>>>
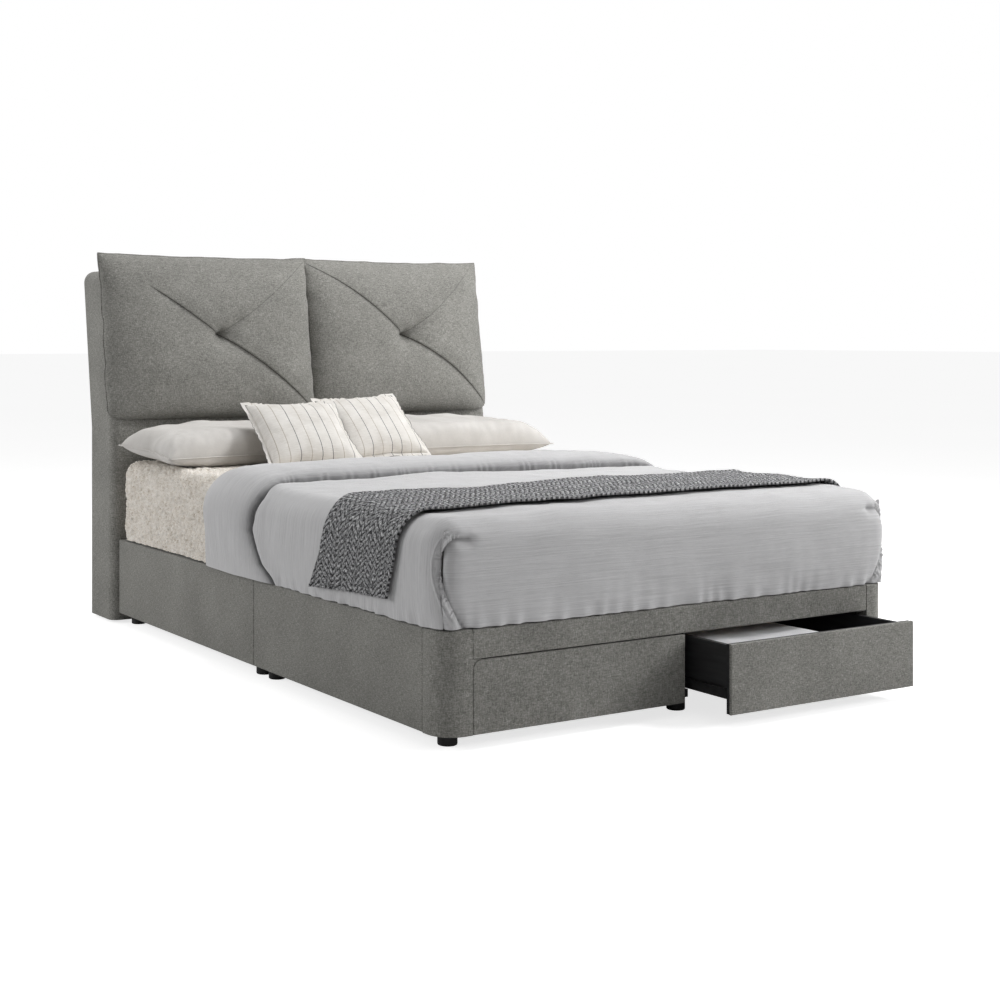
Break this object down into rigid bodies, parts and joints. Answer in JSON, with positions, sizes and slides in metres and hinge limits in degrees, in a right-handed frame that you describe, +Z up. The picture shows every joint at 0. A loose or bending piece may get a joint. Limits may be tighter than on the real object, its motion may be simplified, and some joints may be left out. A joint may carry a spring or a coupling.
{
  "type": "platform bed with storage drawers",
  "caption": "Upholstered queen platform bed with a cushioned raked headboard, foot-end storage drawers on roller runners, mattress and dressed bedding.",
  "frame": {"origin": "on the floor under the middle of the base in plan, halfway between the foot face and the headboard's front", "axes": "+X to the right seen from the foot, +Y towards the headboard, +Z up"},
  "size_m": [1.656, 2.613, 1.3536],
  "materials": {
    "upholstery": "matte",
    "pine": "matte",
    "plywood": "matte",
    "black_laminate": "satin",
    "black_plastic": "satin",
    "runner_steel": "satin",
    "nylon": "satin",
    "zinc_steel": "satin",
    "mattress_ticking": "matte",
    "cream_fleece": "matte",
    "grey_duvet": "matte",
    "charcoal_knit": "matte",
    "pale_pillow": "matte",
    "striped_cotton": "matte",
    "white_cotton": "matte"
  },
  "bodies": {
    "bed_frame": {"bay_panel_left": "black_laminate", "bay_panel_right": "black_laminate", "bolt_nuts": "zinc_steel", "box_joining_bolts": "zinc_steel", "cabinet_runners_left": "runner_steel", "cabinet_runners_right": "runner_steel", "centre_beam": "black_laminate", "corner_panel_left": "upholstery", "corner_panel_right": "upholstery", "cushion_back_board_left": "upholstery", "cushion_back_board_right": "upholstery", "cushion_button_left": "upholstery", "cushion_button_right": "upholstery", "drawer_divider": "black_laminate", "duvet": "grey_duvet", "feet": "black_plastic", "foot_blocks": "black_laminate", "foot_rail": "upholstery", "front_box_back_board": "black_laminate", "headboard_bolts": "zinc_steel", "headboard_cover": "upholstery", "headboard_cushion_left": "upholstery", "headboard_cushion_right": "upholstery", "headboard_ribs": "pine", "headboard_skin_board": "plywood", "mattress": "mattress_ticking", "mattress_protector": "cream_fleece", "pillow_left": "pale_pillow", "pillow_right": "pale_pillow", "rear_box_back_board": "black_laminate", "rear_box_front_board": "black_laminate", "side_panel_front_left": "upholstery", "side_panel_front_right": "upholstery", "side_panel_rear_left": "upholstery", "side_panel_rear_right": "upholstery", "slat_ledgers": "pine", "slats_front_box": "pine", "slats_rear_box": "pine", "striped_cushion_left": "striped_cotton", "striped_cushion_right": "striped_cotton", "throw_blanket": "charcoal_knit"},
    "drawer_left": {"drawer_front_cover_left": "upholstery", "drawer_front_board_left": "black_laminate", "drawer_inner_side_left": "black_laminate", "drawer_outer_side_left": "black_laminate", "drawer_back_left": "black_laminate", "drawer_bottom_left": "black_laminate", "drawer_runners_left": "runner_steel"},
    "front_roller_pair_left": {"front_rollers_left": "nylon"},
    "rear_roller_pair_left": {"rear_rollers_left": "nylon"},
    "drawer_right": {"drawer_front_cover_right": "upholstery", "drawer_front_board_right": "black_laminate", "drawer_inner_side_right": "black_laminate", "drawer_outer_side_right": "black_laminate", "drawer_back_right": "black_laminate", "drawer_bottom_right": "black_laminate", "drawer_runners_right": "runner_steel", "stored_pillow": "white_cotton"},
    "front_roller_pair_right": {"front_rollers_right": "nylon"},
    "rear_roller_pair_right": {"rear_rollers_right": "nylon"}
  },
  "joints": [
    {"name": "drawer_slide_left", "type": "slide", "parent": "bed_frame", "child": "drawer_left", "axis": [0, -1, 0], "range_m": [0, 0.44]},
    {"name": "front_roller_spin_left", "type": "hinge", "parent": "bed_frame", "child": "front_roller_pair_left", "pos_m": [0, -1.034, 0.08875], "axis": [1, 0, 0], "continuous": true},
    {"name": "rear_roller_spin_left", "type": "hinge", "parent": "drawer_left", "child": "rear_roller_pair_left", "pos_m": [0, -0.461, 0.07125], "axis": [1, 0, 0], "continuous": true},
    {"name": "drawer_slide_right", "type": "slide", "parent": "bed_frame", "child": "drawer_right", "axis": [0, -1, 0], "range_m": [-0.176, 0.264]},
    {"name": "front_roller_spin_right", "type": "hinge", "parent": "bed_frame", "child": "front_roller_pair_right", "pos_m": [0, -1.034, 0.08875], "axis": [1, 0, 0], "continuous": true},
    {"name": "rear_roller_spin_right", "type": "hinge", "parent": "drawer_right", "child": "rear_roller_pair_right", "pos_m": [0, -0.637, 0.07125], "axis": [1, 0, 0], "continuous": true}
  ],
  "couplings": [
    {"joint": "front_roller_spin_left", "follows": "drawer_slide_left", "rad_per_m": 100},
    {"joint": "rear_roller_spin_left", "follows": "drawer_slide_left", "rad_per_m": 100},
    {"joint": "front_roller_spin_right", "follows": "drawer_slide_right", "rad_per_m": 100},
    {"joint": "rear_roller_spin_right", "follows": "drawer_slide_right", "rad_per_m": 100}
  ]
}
<<<
Write out the listing once more, matching it exactly.

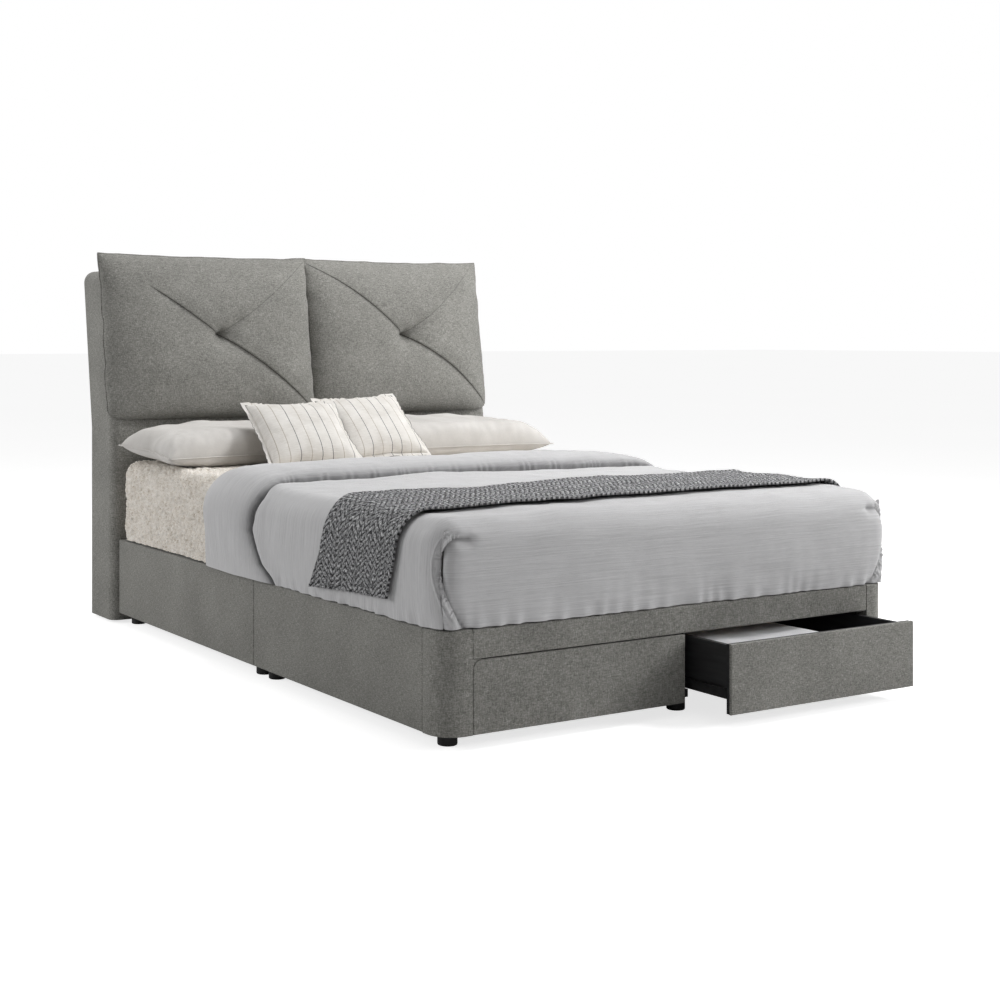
Break this object down into rigid bodies, parts and joints. Answer in JSON, with positions, sizes and slides in metres and hinge limits in degrees, in a right-handed frame that you describe, +Z up. The picture shows every joint at 0. A loose or bending piece may get a joint. Limits may be tighter than on the real object, its motion may be simplified, and some joints may be left out. A joint may carry a spring or a coupling.
{
  "type": "platform bed with storage drawers",
  "caption": "Upholstered queen platform bed with a cushioned raked headboard, foot-end storage drawers on roller runners, mattress and dressed bedding.",
  "frame": {"origin": "on the floor under the middle of the base in plan, halfway between the foot face and the headboard's front", "axes": "+X to the right seen from the foot, +Y towards the headboard, +Z up"},
  "size_m": [1.656, 2.613, 1.3536],
  "materials": {
    "upholstery": "matte",
    "pine": "matte",
    "plywood": "matte",
    "black_laminate": "satin",
    "black_plastic": "satin",
    "runner_steel": "satin",
    "nylon": "satin",
    "zinc_steel": "satin",
    "mattress_ticking": "matte",
    "cream_fleece": "matte",
    "grey_duvet": "matte",
    "charcoal_knit": "matte",
    "pale_pillow": "matte",
    "striped_cotton": "matte",
    "white_cotton": "matte"
  },
  "bodies": {
    "bed_frame": {"bay_panel_left": "black_laminate", "bay_panel_right": "black_laminate", "bolt_nuts": "zinc_steel", "box_joining_bolts": "zinc_steel", "cabinet_runners_left": "runner_steel", "cabinet_runners_right": "runner_steel", "centre_beam": "black_laminate", "corner_panel_left": "upholstery", "corner_panel_right": "upholstery", "cushion_back_board_left": "upholstery", "cushion_back_board_right": "upholstery", "cushion_button_left": "upholstery", "cushion_button_right": "upholstery", "drawer_divider": "black_laminate", "duvet": "grey_duvet", "feet": "black_plastic", "foot_blocks": "black_laminate", "foot_rail": "upholstery", "front_box_back_board": "black_laminate", "headboard_bolts": "zinc_steel", "headboard_cover": "upholstery", "headboard_cushion_left": "upholstery", "headboard_cushion_right": "upholstery", "headboard_ribs": "pine", "headboard_skin_board": "plywood", "mattress": "mattress_ticking", "mattress_protector": "cream_fleece", "pillow_left": "pale_pillow", "pillow_right": "pale_pillow", "rear_box_back_board": "black_laminate", "rear_box_front_board": "black_laminate", "side_panel_front_left": "upholstery", "side_panel_front_right": "upholstery", "side_panel_rear_left": "upholstery", "side_panel_rear_right": "upholstery", "slat_ledgers": "pine", "slats_front_box": "pine", "slats_rear_box": "pine", "striped_cushion_left": "striped_cotton", "striped_cushion_right": "striped_cotton", "throw_blanket": "charcoal_knit"},
    "drawer_left": {"drawer_front_cover_left": "upholstery", "drawer_front_board_left": "black_laminate", "drawer_inner_side_left": "black_laminate", "drawer_outer_side_left": "black_laminate", "drawer_back_left": "black_laminate", "drawer_bottom_left": "black_laminate", "drawer_runners_left": "runner_steel"},
    "front_roller_pair_left": {"front_rollers_left": "nylon"},
    "rear_roller_pair_left": {"rear_rollers_left": "nylon"},
    "drawer_right": {"drawer_front_cover_right": "upholstery", "drawer_front_board_right": "black_laminate", "drawer_inner_side_right": "black_laminate", "drawer_outer_side_right": "black_laminate", "drawer_back_right": "black_laminate", "drawer_bottom_right": "black_laminate", "drawer_runners_right": "runner_steel", "stored_pillow": "white_cotton"},
    "front_roller_pair_right": {"front_rollers_right": "nylon"},
    "rear_roller_pair_right": {"rear_rollers_right": "nylon"}
  },
  "joints": [
    {"name": "drawer_slide_left", "type": "slide", "parent": "bed_frame", "child": "drawer_left", "axis": [0, -1, 0], "range_m": [0, 0.44]},
    {"name": "front_roller_spin_left", "type": "hinge", "parent": "bed_frame", "child": "front_roller_pair_left", "pos_m": [0, -1.034, 0.08875], "axis": [1, 0, 0], "continuous": true},
    {"name": "rear_roller_spin_left", "type": "hinge", "parent": "drawer_left", "child": "rear_roller_pair_left", "pos_m": [0, -0.461, 0.07125], "axis": [1, 0, 0], "continuous": true},
    {"name": "drawer_slide_right", "type": "slide", "parent": "bed_frame", "child": "drawer_right", "axis": [0, -1, 0], "range_m": [-0.176, 0.264]},
    {"name": "front_roller_spin_right", "type": "hinge", "parent": "bed_frame", "child": "front_roller_pair_right", "pos_m": [0, -1.034, 0.08875], "axis": [1, 0, 0], "continuous": true},
    {"name": "rear_roller_spin_right", "type": "hinge", "parent": "drawer_right", "child": "rear_roller_pair_right", "pos_m": [0, -0.637, 0.07125], "axis": [1, 0, 0], "continuous": true}
  ],
  "couplings": [
    {"joint": "front_roller_spin_left", "follows": "drawer_slide_left", "rad_per_m": 100},
    {"joint": "rear_roller_spin_left", "follows": "drawer_slide_left", "rad_per_m": 100},
    {"joint": "front_roller_spin_right", "follows": "drawer_slide_right", "rad_per_m": 100},
    {"joint": "rear_roller_spin_right", "follows": "drawer_slide_right", "rad_per_m": 100}
  ]
}